Directed by Clint Eastwood
Firstly, thanks to m.brown from Two Dollar Cinema for steering me towards this one. I would have skipped it otherwise.
I’ll admit, I knew nothing about Captain Sullenberger. Yes, the stone I live under casts quite the shadow, and yes I did see him parodied in an American Dad episode (or was it Family Guy?), but I still had no real idea of his story or what he did. They say ignorance is bliss, and in this case it certainly was as I enjoyed every minute of this tight, well-oiled biopic. Also surprising was that this was directed by Eastwood, a man who I vastly prefer as an actor rather than a director.

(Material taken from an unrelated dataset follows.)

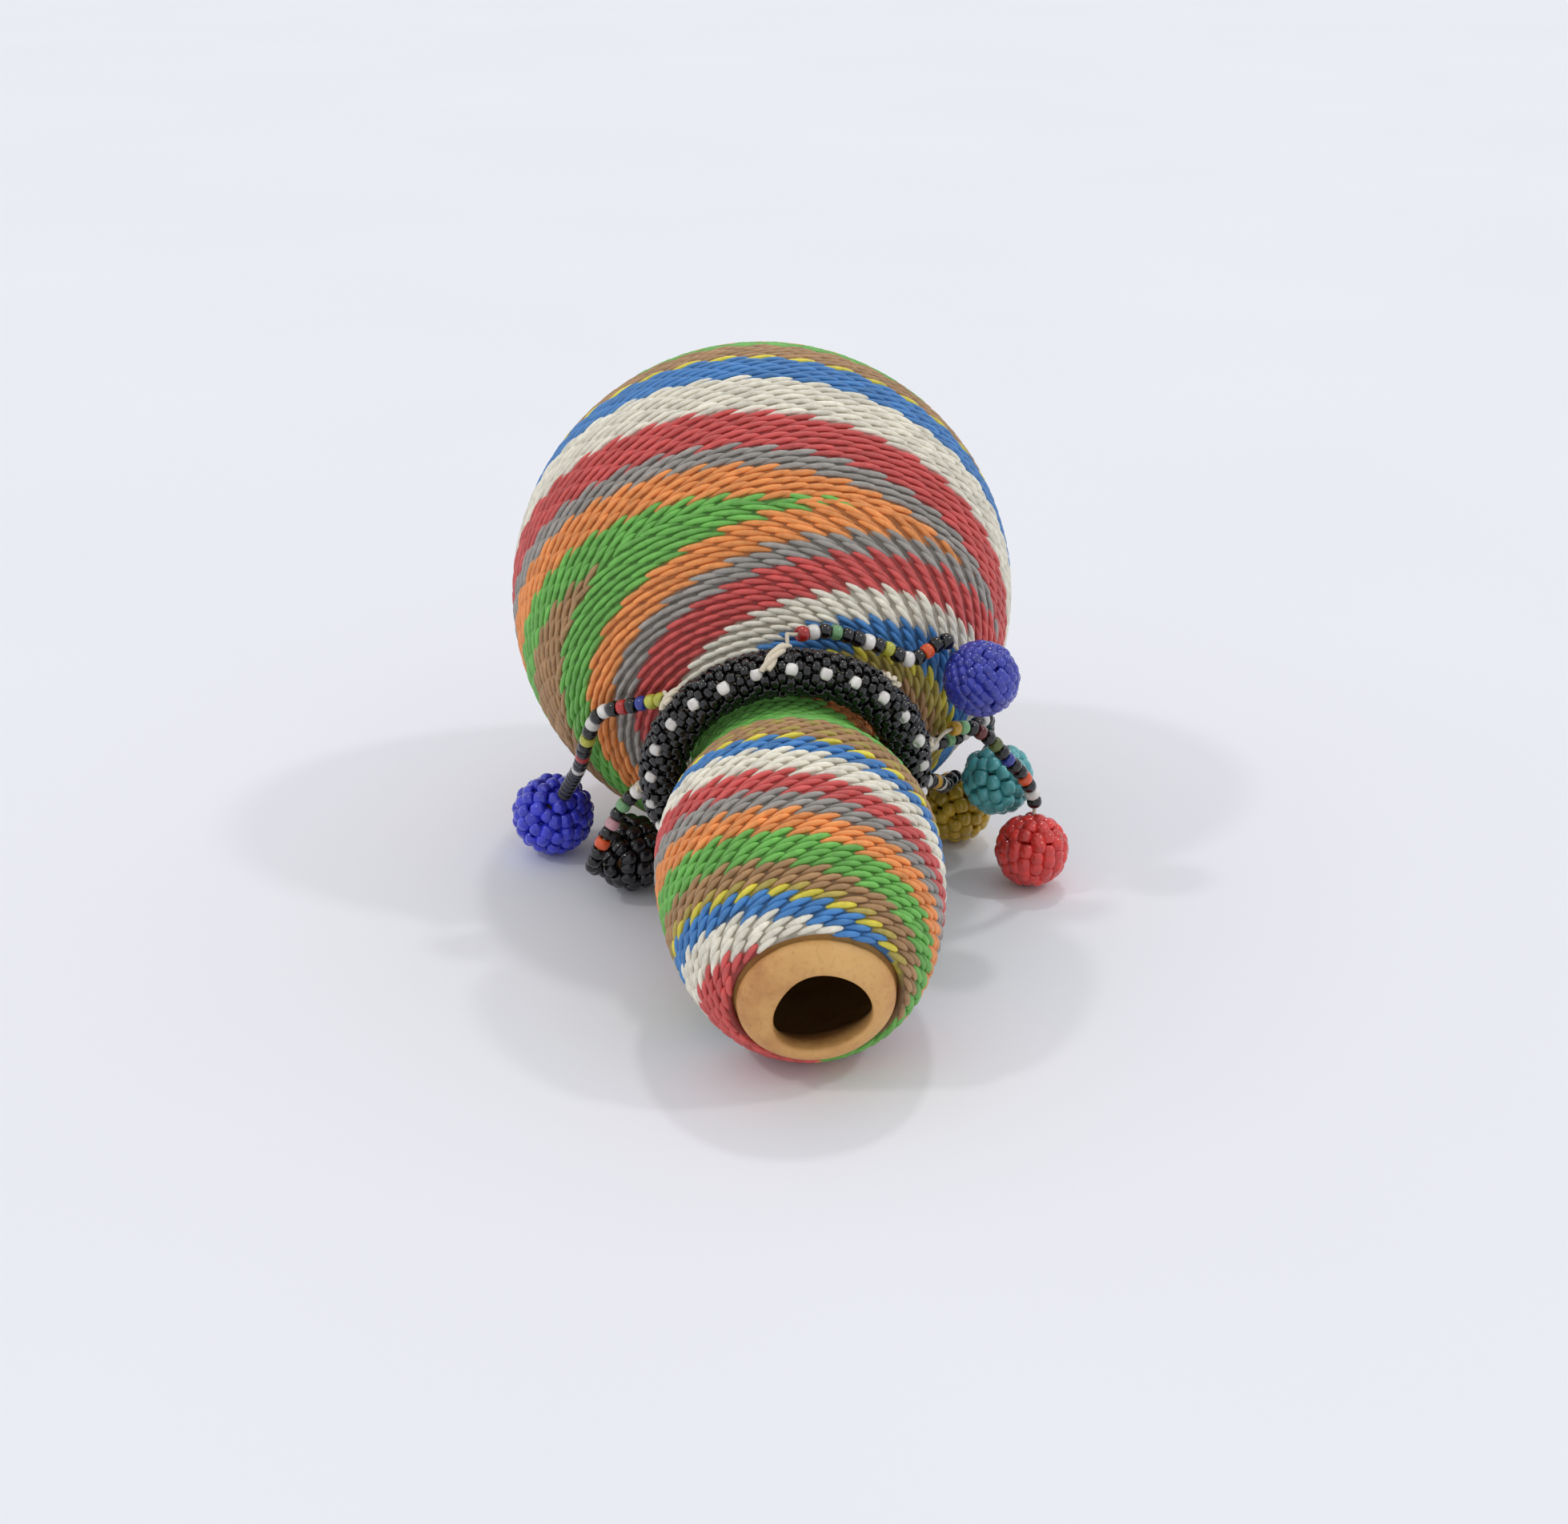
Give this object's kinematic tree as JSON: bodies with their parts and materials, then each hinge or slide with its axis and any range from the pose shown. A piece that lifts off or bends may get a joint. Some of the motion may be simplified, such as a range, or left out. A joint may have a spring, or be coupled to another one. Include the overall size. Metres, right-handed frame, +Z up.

Appropriately, the film begins with a bang, as Tom Hanks is having a nightmare about a plane crashing into the city, and at other points in the film, we find him hallucinating, seeing the same thing, a plane smashing into city buildings. These are two classic symptoms of post-traumatic-stress-disorder, which is almost certainly what Sullenberger was dealing with after the events of January 15th, 2009.
Interestingly though, much of the film focuses on the aftermath of his miraculous safe landing in the Hudson River, specifically the investigation into Sullenberger’s mid-flight decision-making, which I found simultaneously shocking and amusing, as Tom Hanks is the perfect actor for this job as he kicks arse not only mid-flight, but also during the investigation.
Perhaps this is due to the post 9/11 atmosphere within US airports, but a board of inquiry wants to analyse every detail of the event, questioning Sully’s decisions, despite the fact that every person on the plane survived.
As they say, ‘only in America!’
I kid, I kid.
Dealing with the NTSB (National Transportation Safety Board), Sully realises that the board is trying to spin the story so that it sounds like he didn’t follow protocol and could have made it back to another airport. They are looking for human error where there is none – he saved the entire goddamned crew and passengers fer chrissakes!!!
Sully pushes the committee to show the computer simulations that suggest Sully was in the wrong, but of course they are classified. The evidence seems to point to human error, but Sully is stubborn and has the gift of the gab. He knows how to fight back with words, and he certainly wont go down without a fight, and he eventually is able to watch the simulations.
Despite being based on a story we all know the basics of, this movie effectively creates tension – both within the cockpit and out of it – while also making a point about how pilots are treated after such an event, not to mention the uselessness of computer simulations supposedly designed to mimic the circumstances of a crash.
I couldn’t help but laugh as the simulation pilots say “birds” in the most monotone of voices when the flock of geese hit the engines of the plane.
As Sully correctly points out, the human part of the process is thoroughly ignored.
Coping with PTSD, Sully is a guy you instantly want to root for, and this of course is helped by Tom Hanks, who plays the likeable every-man perhaps better than anyone else. Sully doesn’t see himself as a hero, just a man doing his job. But with his career and pension on the line, he needs all the aces up his sleeve as possible to combat the onslaught of accusations in the courtroom.
Again, incredible considering he saved everyone on board. The scenes in the courtroom to determine Sully’s future are memorable and Sully again shows some fight as he tells it like it is, not reigning in his punches.
The acting across the board is stellar, while the scenes involving the planes look extremely realistic. Perhaps the first movie where I can say that the special FX didn’t bother me at all. With a short and snappy runtime, this is over before you know it. It felt 60 minutes long! This is thanks to some extremely tight editing. There are no throwaway scenes and Sully’s wife appropriately takes a back seat to the action, though the scenes she does have are on point, and give us a glimpse of the show unfolding from the outside, from her perspective.